Impact of unmodeled eccentricity on the tidal deformability measurement and implications for gravitational wave physics inference

Authors: Poulami Dutta Roy, Pankaj Saini

arXiv: 2403.02404v1 - DOI (astro-ph.HE)
13 pages, 4 figures
License: CC BY 4.0

Abstract: With the expected large number of binary neutron star (BNS) observations through gravitational waves (GWs), third-generation GW detectors, Cosmic Explorer (CE) and Einstein Telescope (ET), will be able to constrain the tidal deformability, and hence the equation of state (EoS) of neutron star (NS) with exquisite precision. A subset of the detected BNS systems can retain residual eccentricity in the detector frequency band. We study the systematic errors due to unmodeled eccentricity in the tidal deformability measurement and its implications for NS EoS and redshift measurement via the Love siren method. We find that the systematic errors in the tidal deformability parameter exceed the statistical errors at an eccentricity of $\sim 10^{-3}$ ($\sim 3\times 10^{-4}$) at $10$Hz reference GW frequency for CE (ET). We show that these biases on tidal deformability parameter can significantly bias the NS EoS inference. Furthermore, the error on tidal deformability propagates to the source frame NS mass, which in turn biases the redshift inference. For CE, the redshift inference is significantly biased at an eccentricity of $\sim 10^{-3}$ (at a reference frequency of $10$Hz).
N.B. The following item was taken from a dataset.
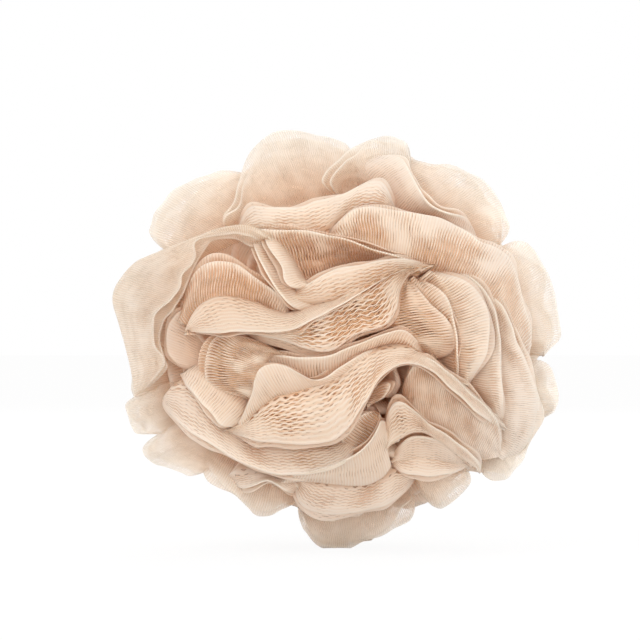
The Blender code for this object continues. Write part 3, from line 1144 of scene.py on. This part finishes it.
def thread_lines(nodes, links, threads, split, openness):
    """How far a point is from the nearest of every second thread, and from the nearest thread of all."""
    wander = noise_node(nodes, links, threads, WANDER_SCALE, 1.0)
    wander = math_node(nodes, links, "MULTIPLY_ADD", wander, WANDER, -WANDER / 2)
    across = math_node(nodes, links, "ADD", split.outputs[0], wander)
    curl = math_node(nodes, links, "MULTIPLY", split.outputs[1], 2 * math.pi / HOLE_LENGTH)
    curl = math_node(nodes, links, "COSINE", curl)
    give = math_node(nodes, links, "MULTIPLY_ADD", openness, THREAD_CURL, THREAD_CURL * CLOSED_CURL)
    curl = math_node(nodes, links, "MULTIPLY", curl, give)
    even = math_node(nodes, links, "SUBTRACT", across, curl)
    even = math_node(nodes, links, "PINGPONG", even, THREAD_STEP)
    odd = math_node(nodes, links, "ADD", across, curl)
    odd = math_node(nodes, links, "SUBTRACT", odd, THREAD_STEP)
    odd = math_node(nodes, links, "PINGPONG", odd, THREAD_STEP)
    return even, math_node(nodes, links, "MINIMUM", even, odd)


def thread_cover(nodes, links, threads, away, openness):
    """Where there is thread and where a hole: the threads are thin and the holes wide in open net."""
    thinned = OPEN_THREAD - CLOSED_THREAD
    width = math_node(nodes, links, "MULTIPLY_ADD", openness, thinned, CLOSED_THREAD)
    uneven = noise_node(nodes, links, threads, UNEVEN_SCALE, 2.0)
    uneven = math_node(nodes, links, "MULTIPLY_ADD", uneven, UNEVEN_THREAD, -UNEVEN_THREAD / 2)
    width = math_node(nodes, links, "ADD", width, uneven)
    covered = math_node(nodes, links, "SUBTRACT", width, away)
    covered = math_node(nodes, links, "MULTIPLY_ADD", covered, THREAD_SHARPNESS, 0.5)
    covered = math_node(nodes, links, "MINIMUM", covered, 1.0)
    covered = math_node(nodes, links, "MAXIMUM", covered, 0.0)
    solid = math_node(nodes, links, "MULTIPLY_ADD", attribute(nodes, "film"), -FILM_CLEARNESS, 1.0)
    return math_node(nodes, links, "MULTIPLY", covered, solid)


def net_colour(nodes, links, even, openness, sheer, faded, streak):
    """Cream threads with peach grooves, painted highlights at folded edges, and painted shade deep in the
    ball and behind other layers.
    """
    place = nodes.new("ShaderNodeTexCoord")
    blotch = noise_node(nodes, links, place.outputs["Object"], BLOTCH_SCALE, 2.0)
    shade = mixed_colour(nodes, links, blotch, NET_SHADE, NET_PALE)
    # Painted light: paler where the net is sheer at the free rim, as if lit through from behind
    shade = mixed_colour(nodes, links, sheer, shade, NET_SHEER_BACKLIT)
    groove = math_node(nodes, links, "MULTIPLY_ADD", openness, GROOVE_OPEN, GROOVE_CLOSED)
    groove = math_node(nodes, links, "MULTIPLY", even, groove)
    groove = math_node(nodes, links, "MULTIPLY", groove, faded)
    shade = mixed_colour(nodes, links, groove, shade, NET_GROOVE)
    # Painted highlight along folded edges, partly the denser doubled net
    edge_highlight = math_node(nodes, links, "MULTIPLY", attribute(nodes, "fold"), EDGE_HIGHLIGHT)
    shade = mixed_colour(nodes, links, edge_highlight, shade, NET_EDGE_HIGHLIGHT)
    streaked = math_node(nodes, links, "MULTIPLY_ADD", streak, STREAK_CONTRAST, -STREAK_CUT)
    streaked = math_node(nodes, links, "MULTIPLY", streaked, faded)
    shade = mixed_colour(nodes, links, streaked, shade, NET_STREAK)
    # Painted shade: browner where the net lies deep in the ball
    shade = mixed_colour(nodes, links, attribute(nodes, "depth"), shade, NET_PAINTED_RECESS_SHADE)
    # Painted shade: browner on layers that lie behind another
    return mixed_colour(nodes, links, attribute(nodes, "behind"), shade, NET_PAINTED_SHADE_BEHIND)


def knit_bump(nodes, links, split, even, away, faded, streak):
    """The relief of the threads, their pairs, the streaks of the pleats and the small knitted loops."""
    ridge = math_node(nodes, links, "MULTIPLY_ADD", away, -THREAD_RIDGE, RIDGE_LEVEL)
    ridge = math_node(nodes, links, "MULTIPLY_ADD", even, -PAIR_RIDGE, ridge)
    ridge = math_node(nodes, links, "MULTIPLY_ADD", streak, -STREAK_RIDGE, ridge)
    loops = math_node(nodes, links, "MULTIPLY", split.outputs[1], 2 * math.pi / LOOP_LENGTH)
    loops = math_node(nodes, links, "SINE", loops)
    ridge = math_node(nodes, links, "MULTIPLY_ADD", loops, LOOP_RIDGE, ridge)
    ridge = math_node(nodes, links, "MULTIPLY", ridge, faded)
    return bump_node(nodes, links, ridge, NET_BUMP, NET_RELIEF)


def net_material():
    """Soft peach knitted net: wavy threads with long holes between, which close where it is folded."""
    material, nodes, links = new_material("peach_knitted_net")
    threads = nodes.new("ShaderNodeUVMap")
    threads.uv_map = "threads"
    threads = threads.outputs[0]
    split = nodes.new("ShaderNodeSeparateXYZ")
    links.new(threads, split.inputs[0])
    drawn = nodes.new("ShaderNodeMapping")
    drawn.inputs["Scale"].default_value = STREAK_SCALE
    links.new(threads, drawn.inputs["Vector"])
    streak = noise_node(nodes, links, drawn.outputs[0], 1.0, 3.0)
    openness = attribute(nodes, "openness")
    sheer = attribute(nodes, "sheer")
    faded = math_node(nodes, links, "MULTIPLY_ADD", sheer, -SHEER_FADE, 1.0)
    even, away = thread_lines(nodes, links, threads, split, openness)
    covered = thread_cover(nodes, links, threads, away, openness)
    shade = net_colour(nodes, links, even, openness, sheer, faded, streak)
    bump = knit_bump(nodes, links, split, even, away, faded, streak)

    cloth = nodes.new("ShaderNodeBsdfPrincipled")
    cloth.inputs["Roughness"].default_value = NET_ROUGHNESS
    cloth.inputs["Specular IOR Level"].default_value = NET_SPECULAR
    cloth.inputs["Sheen Weight"].default_value = NET_SHEEN
    cloth.inputs["Sheen Roughness"].default_value = NET_SHEEN_ROUGHNESS
    links.new(shade, cloth.inputs["Base Color"])
    links.new(bump, cloth.inputs["Normal"])
    through = nodes.new("ShaderNodeBsdfTranslucent")
    links.new(shade, through.inputs[0])
    links.new(bump, through.inputs[1])
    hole = nodes.new("ShaderNodeBsdfTransparent")
    soft = mixed_shader(nodes, links, NET_TRANSLUCENCE, cloth.outputs[0], through.outputs[0])
    finish_material(nodes, links, mixed_shader(nodes, links, covered, hole.outputs[0], soft))
    return material


def cord_material():
    """Twisted pale cord of the tie."""
    material, nodes, links = new_material("pale_twisted_cord")
    place = nodes.new("ShaderNodeTexCoord")
    twist = nodes.new("ShaderNodeTexWave")
    twist.inputs["Scale"].default_value = TWIST_SCALE
    twist.inputs["Distortion"].default_value = TWIST_DISTORTION
    links.new(place.outputs["Object"], twist.inputs["Vector"])
    shade = mixed_colour(nodes, links, twist.outputs[1], CORD_SHADE, CORD_PALE)
    cord = nodes.new("ShaderNodeBsdfPrincipled")
    cord.inputs["Roughness"].default_value = CORD_ROUGHNESS
    links.new(shade, cord.inputs["Base Color"])
    links.new(bump_node(nodes, links, twist.outputs[1], CORD_BUMP, CORD_RELIEF), cord.inputs["Normal"])
    finish_material(nodes, links, cord.outputs[0])
    return material


def floor_material():
    """White paper that keeps a soft shadow of the ball."""
    material, nodes, links = new_material("white_paper")
    paper = nodes.new("ShaderNodeBsdfDiffuse")
    paper.inputs[0].default_value = (*FLOOR_GREY, 1.0)
    glow = nodes.new("ShaderNodeEmission")
    glow.inputs[0].default_value = (*WHITE, 1.0)
    seen = nodes.new("ShaderNodeLightPath")
    share = math_node(nodes, links, "MULTIPLY", seen.outputs["Is Camera Ray"], FLOOR_GLOW)
    finish_material(nodes, links, mixed_shader(nodes, links, share, paper.outputs[0], glow.outputs[0]))
    return material


def add_floor():
    """A wide white floor, which is no part of the pouf."""
    bm = bmesh.new()
    bmesh.ops.create_grid(bm, x_segments=1, y_segments=1, size=FLOOR_HALF_SIZE)
    mesh = bpy.data.meshes.new("floor")
    bm.to_mesh(mesh)
    bm.free()
    mesh.materials.append(floor_material())
    floor = bpy.data.objects.new("floor", mesh)
    bpy.context.collection.objects.link(floor)


def background(nodes, colour, strength):
    node = nodes.new("ShaderNodeBackground")
    node.inputs[0].default_value = (*colour, 1.0)
    node.inputs[1].default_value = strength
    return node.outputs[0]


def add_world():
    """An even pale room, which the camera sees as white."""
    world = bpy.data.worlds.new("pale_room")
    world.use_nodes = True
    nodes, links = world.node_tree.nodes, world.node_tree.links
    nodes.clear()
    seen = nodes.new("ShaderNodeLightPath").outputs
    direct = math_node(nodes, links, "MAXIMUM", seen["Is Camera Ray"], seen["Is Glossy Ray"])
    direct = math_node(nodes, links, "MAXIMUM", direct, seen["Is Transmission Ray"])
    room = background(nodes, ROOM_COLOUR, ROOM_LIGHT)
    white = background(nodes, WHITE, 1.0)
    out = nodes.new("ShaderNodeOutputWorld")
    links.new(mixed_shader(nodes, links, direct, room, white), out.inputs[0])
    bpy.context.scene.world = world


def add_lamp(name, place, size, watts, colour):
    """A soft square lamp that faces the ball."""
    light = bpy.data.lights.new(name, "AREA")
    light.size = size
    light.energy = watts
    light.color = colour
    lamp = bpy.data.objects.new(name, light)
    lamp.location = place
    lamp.rotation_euler = (BALL_CENTRE - Vector(place)).to_track_quat("-Z", "Y").to_euler()
    bpy.context.collection.objects.link(lamp)


def add_camera():
    """The photograph's view: level with the ball, from a little over a metre."""
    camera = bpy.data.cameras.new("camera")
    camera.sensor_width = SENSOR_WIDTH
    camera.lens = SENSOR_WIDTH * CAMERA_DISTANCE / (PHOTO_SIZE * PIXEL)
    camera.clip_start = CAMERA_NEAR
    stand = bpy.data.objects.new("camera", camera)
    stand.location = (CAMERA_X, -CAMERA_DISTANCE, CAMERA_Z)
    stand.rotation_euler = (math.radians(90), 0, 0)
    bpy.context.collection.objects.link(stand)
    bpy.context.scene.camera = stand


def main():
    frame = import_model()
    add_camera()
    add_net(net_material())
    tie = frame["nodes"]["waist_tie"]
    cord = cord_material()
    for slot in tie.material_slots:
        slot.material = cord
    add_floor()
    add_world()
    for lamp in LAMPS:
        add_lamp(*lamp)
    scene = bpy.context.scene
    scene.view_settings.view_transform = "Standard"
    scene.cycles.max_bounces = MAX_BOUNCES
    scene.cycles.diffuse_bounces = SOFT_BOUNCES
    scene.cycles.transmission_bounces = SOFT_BOUNCES
    scene.cycles.transparent_max_bounces = HOLE_BOUNCES


main()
We also study the implications of biased tidal deformability in testing the Kerr nature of black holes. Systematic error on the tidal deformability parameter leads to a non-zero value of tidal deformability for binary black holes, indicating a false deviation from the Kerr nature. Finally, we show that including eccentricity in the waveform model increases the statistical errors in tidal deformability measurement by a factor of $\lesssim 2$. Our study, therefore, highlights the importance of using accurate eccentric waveform models for GW parameter inference.